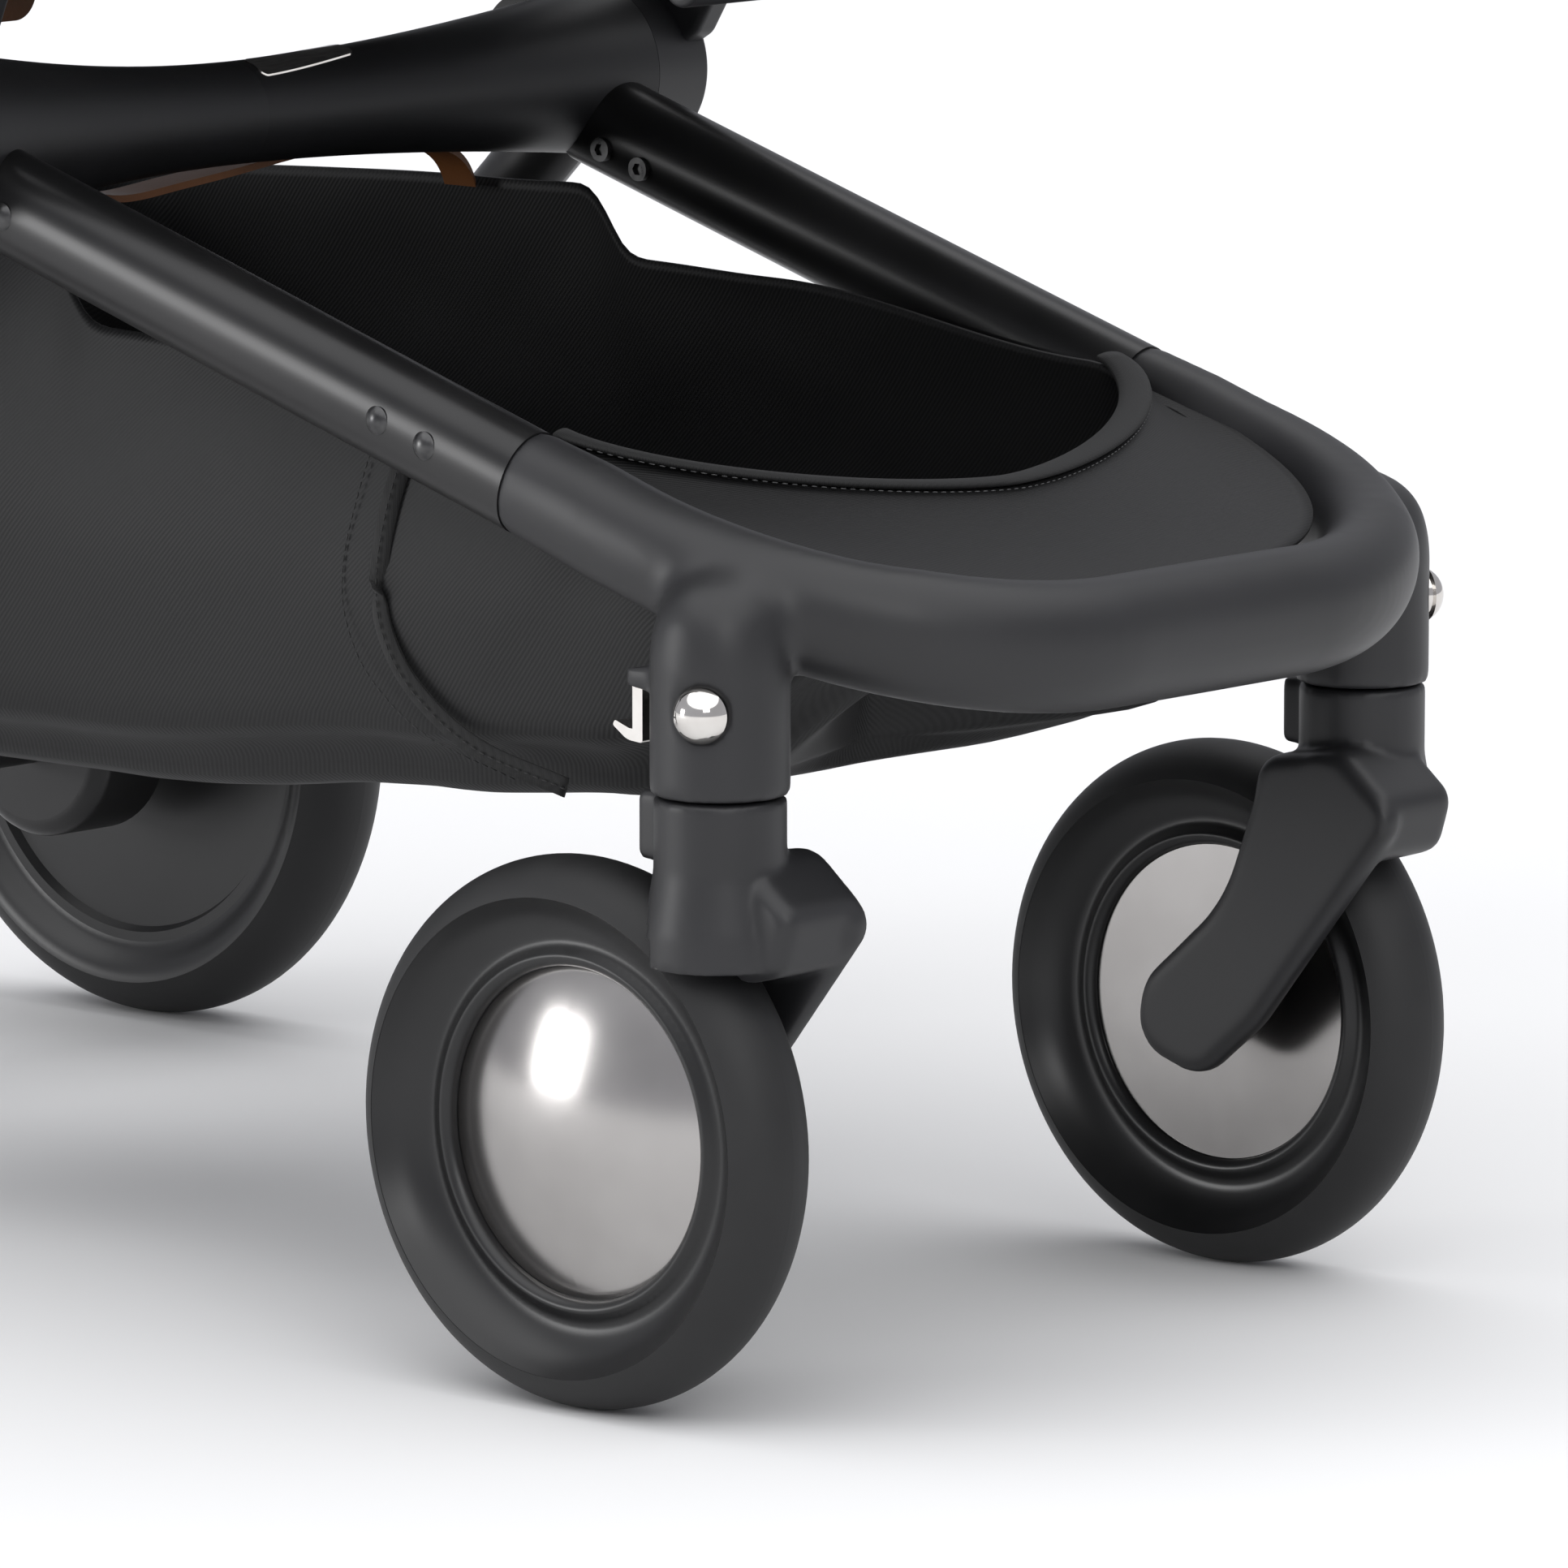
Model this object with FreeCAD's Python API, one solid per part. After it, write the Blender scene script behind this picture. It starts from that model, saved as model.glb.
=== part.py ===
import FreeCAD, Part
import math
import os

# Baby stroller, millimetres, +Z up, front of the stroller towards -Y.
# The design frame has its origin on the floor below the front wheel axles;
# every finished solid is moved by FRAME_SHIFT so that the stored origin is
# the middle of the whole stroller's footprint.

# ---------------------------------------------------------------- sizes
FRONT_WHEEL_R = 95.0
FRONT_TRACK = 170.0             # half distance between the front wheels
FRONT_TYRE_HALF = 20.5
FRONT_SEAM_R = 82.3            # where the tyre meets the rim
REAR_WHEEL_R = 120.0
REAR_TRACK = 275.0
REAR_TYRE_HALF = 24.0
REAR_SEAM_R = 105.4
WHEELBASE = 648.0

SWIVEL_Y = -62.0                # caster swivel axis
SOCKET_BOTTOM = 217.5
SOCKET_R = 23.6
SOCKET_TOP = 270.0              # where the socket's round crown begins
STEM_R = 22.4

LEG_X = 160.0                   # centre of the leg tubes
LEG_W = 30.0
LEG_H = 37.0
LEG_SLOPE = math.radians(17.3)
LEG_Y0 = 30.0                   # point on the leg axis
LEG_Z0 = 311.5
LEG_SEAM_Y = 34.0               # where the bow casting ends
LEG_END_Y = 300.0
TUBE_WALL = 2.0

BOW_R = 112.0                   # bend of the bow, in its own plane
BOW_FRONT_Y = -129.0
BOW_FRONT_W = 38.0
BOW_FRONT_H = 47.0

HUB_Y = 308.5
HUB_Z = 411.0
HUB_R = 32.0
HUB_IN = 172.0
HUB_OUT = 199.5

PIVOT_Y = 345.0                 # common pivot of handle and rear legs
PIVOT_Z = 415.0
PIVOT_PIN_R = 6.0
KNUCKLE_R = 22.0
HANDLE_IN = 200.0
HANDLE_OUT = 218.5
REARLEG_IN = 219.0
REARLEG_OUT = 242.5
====
Among the lines of the material above, how many include the string "FreeCAD"? Report only that number.

• Complete output:
2